Object modeling scripts

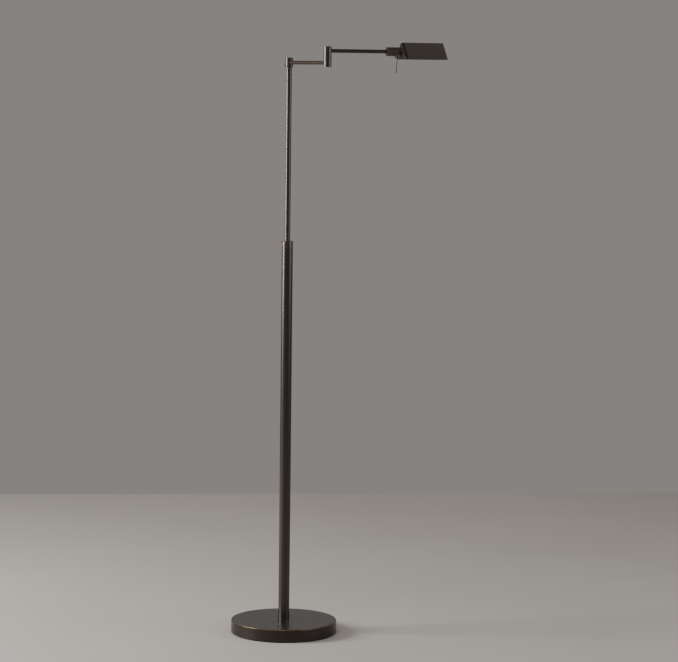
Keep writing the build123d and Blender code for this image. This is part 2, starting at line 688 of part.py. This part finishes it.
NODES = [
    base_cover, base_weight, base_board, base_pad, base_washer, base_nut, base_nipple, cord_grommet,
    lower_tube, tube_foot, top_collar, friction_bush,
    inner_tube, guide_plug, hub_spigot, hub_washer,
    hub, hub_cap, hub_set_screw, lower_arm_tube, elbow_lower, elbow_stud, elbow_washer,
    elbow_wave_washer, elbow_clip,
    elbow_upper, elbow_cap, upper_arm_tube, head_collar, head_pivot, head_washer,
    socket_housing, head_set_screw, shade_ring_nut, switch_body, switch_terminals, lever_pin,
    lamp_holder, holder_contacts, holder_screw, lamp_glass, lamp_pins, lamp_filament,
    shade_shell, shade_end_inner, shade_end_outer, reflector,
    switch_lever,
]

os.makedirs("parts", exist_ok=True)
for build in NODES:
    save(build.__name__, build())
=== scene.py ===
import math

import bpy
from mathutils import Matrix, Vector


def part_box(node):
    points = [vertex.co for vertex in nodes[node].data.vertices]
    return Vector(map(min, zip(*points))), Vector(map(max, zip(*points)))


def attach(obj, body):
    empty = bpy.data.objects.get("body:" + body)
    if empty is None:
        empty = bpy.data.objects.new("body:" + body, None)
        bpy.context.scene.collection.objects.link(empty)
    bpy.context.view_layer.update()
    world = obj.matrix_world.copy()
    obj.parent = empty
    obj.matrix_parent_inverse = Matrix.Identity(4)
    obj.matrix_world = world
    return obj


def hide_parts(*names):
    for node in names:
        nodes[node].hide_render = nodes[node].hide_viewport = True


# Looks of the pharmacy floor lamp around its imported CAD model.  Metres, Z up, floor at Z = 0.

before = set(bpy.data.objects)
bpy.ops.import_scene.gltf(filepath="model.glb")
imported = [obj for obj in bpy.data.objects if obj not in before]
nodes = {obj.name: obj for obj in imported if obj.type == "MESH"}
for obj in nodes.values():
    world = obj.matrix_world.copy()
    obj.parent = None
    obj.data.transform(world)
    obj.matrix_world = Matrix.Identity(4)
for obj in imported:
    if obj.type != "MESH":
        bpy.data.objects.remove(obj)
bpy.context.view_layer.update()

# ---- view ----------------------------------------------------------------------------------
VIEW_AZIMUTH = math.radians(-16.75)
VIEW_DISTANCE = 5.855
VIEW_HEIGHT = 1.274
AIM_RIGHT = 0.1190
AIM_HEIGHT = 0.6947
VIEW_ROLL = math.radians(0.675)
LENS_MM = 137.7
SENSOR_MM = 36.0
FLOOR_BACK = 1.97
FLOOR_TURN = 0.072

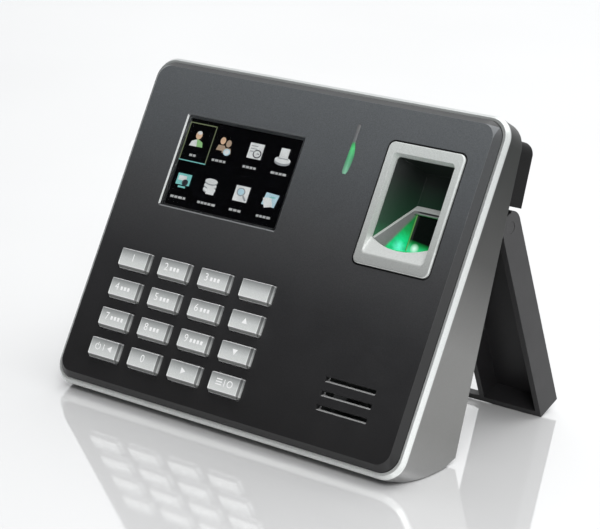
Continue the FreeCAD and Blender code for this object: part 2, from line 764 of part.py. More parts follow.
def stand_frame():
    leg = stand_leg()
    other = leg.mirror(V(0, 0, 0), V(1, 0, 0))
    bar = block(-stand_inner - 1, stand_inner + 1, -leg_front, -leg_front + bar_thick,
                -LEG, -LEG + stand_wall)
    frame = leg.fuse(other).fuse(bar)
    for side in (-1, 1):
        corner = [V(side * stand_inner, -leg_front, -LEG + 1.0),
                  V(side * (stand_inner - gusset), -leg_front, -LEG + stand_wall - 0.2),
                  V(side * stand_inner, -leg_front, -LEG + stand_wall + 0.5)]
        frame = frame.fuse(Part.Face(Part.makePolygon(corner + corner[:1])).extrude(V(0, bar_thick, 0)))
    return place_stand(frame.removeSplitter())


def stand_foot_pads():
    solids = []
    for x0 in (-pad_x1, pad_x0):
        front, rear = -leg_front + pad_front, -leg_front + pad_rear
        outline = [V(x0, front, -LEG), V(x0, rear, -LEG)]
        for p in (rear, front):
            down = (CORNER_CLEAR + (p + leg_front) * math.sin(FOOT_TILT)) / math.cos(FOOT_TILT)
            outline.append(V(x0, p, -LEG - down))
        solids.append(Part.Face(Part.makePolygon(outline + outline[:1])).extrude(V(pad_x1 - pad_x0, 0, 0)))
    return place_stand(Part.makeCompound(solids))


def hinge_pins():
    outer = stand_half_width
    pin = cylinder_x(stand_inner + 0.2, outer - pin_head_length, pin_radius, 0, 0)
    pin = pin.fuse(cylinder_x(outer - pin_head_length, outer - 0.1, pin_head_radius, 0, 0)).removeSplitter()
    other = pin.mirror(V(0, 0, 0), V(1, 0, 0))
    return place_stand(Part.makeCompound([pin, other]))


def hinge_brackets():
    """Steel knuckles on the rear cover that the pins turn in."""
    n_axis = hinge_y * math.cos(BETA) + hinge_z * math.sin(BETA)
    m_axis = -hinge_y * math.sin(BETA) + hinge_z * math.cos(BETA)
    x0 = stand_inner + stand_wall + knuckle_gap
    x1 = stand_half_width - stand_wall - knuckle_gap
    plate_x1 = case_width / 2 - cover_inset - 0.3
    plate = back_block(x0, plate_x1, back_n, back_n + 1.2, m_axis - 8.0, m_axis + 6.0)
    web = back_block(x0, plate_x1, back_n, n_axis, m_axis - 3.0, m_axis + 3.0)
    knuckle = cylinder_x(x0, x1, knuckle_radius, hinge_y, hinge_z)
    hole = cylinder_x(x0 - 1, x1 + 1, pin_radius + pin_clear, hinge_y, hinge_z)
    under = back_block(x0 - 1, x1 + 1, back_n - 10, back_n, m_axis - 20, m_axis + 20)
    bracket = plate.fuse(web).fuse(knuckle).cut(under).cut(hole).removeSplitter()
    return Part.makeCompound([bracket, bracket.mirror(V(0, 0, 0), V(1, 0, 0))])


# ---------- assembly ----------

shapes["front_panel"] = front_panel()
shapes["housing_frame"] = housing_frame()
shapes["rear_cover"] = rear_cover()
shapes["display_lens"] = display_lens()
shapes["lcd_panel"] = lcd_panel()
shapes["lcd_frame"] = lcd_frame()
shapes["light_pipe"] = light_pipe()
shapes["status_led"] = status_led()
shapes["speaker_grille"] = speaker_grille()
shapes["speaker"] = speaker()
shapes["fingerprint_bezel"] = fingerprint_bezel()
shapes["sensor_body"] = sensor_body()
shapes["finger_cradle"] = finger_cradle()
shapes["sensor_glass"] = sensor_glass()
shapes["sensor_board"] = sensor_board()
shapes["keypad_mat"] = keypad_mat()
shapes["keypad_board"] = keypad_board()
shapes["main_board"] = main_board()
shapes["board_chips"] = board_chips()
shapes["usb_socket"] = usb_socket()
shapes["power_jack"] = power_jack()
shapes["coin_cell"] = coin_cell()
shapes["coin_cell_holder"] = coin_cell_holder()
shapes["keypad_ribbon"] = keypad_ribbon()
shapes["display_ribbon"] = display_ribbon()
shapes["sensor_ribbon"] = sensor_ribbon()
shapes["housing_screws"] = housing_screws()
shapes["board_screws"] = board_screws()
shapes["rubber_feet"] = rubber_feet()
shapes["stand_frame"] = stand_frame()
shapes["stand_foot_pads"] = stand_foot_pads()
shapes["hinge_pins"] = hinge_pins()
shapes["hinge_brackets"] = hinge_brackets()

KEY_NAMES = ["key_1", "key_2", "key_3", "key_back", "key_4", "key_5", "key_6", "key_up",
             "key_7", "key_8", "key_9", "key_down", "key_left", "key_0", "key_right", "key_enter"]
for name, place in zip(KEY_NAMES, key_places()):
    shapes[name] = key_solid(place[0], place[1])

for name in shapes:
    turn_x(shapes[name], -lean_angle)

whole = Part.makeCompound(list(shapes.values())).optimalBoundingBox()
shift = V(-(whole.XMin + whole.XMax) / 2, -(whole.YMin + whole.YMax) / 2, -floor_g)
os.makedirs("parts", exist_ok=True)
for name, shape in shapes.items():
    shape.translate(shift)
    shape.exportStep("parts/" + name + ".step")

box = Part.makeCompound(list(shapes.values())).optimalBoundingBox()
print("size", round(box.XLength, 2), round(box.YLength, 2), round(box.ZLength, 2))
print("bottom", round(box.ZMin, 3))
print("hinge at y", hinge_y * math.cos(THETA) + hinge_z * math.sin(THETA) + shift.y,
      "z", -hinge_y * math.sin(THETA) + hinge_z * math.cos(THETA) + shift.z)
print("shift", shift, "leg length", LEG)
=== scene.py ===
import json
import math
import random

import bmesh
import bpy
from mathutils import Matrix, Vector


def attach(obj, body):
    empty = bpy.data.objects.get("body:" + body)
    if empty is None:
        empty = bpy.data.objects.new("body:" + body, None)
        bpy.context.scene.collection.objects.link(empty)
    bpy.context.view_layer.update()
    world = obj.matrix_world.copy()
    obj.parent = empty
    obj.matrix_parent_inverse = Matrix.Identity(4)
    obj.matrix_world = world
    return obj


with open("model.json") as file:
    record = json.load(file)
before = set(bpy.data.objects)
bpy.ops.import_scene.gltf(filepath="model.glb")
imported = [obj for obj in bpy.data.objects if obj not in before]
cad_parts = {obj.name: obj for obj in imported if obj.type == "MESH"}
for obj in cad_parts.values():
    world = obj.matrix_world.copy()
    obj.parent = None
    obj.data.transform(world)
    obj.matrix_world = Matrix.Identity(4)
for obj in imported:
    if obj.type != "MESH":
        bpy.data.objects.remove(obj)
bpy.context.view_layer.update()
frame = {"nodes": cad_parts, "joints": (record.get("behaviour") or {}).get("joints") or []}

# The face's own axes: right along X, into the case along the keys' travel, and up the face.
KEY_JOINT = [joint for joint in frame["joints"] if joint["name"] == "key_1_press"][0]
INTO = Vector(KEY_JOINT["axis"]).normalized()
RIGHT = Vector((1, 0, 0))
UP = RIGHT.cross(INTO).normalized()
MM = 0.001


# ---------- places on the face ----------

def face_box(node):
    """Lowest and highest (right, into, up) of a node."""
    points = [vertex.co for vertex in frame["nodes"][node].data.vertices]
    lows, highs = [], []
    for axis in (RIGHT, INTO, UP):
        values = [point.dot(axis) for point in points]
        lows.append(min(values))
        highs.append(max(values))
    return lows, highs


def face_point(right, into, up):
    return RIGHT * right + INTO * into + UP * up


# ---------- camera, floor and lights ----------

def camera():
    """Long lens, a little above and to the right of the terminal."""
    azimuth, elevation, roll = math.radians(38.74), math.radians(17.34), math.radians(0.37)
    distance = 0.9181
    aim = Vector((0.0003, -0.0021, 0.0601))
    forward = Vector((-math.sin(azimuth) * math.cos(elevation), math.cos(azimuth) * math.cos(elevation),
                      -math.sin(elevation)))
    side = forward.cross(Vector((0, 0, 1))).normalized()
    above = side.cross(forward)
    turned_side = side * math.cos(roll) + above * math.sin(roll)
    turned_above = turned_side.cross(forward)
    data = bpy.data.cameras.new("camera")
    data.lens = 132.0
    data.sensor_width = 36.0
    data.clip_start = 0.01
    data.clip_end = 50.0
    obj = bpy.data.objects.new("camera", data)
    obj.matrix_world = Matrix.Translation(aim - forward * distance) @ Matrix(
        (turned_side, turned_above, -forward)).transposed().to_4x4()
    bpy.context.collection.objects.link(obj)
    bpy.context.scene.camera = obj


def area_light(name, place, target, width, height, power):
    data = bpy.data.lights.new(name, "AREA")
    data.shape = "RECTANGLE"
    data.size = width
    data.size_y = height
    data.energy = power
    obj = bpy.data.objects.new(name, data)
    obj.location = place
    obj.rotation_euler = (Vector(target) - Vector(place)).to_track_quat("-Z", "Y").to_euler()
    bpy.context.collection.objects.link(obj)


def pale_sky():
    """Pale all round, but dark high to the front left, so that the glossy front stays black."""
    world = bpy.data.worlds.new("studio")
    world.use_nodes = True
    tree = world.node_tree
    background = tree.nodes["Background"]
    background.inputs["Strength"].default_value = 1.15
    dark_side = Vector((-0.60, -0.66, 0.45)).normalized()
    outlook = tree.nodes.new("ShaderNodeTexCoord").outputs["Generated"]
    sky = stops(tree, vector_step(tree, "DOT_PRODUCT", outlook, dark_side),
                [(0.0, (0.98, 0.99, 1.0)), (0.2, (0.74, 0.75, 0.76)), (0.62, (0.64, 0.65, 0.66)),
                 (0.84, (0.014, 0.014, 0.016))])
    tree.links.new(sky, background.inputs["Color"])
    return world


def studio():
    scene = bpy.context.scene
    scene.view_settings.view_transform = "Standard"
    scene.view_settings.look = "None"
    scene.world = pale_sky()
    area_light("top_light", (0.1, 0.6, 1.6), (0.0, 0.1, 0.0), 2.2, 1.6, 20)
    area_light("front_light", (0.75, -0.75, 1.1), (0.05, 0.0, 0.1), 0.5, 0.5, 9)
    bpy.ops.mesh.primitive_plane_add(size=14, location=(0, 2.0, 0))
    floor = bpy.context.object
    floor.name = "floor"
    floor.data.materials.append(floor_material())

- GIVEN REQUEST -
Reproduce each line from the records that contains the word "code".

- EXERCISE ANSWER -
Keep writing the build123d and Blender code for this image. This is part 2, starting at line 688 of part.py. This part finishes it.
Continue the FreeCAD and Blender code for this object: part 2, from line 764 of part.py. More parts follow.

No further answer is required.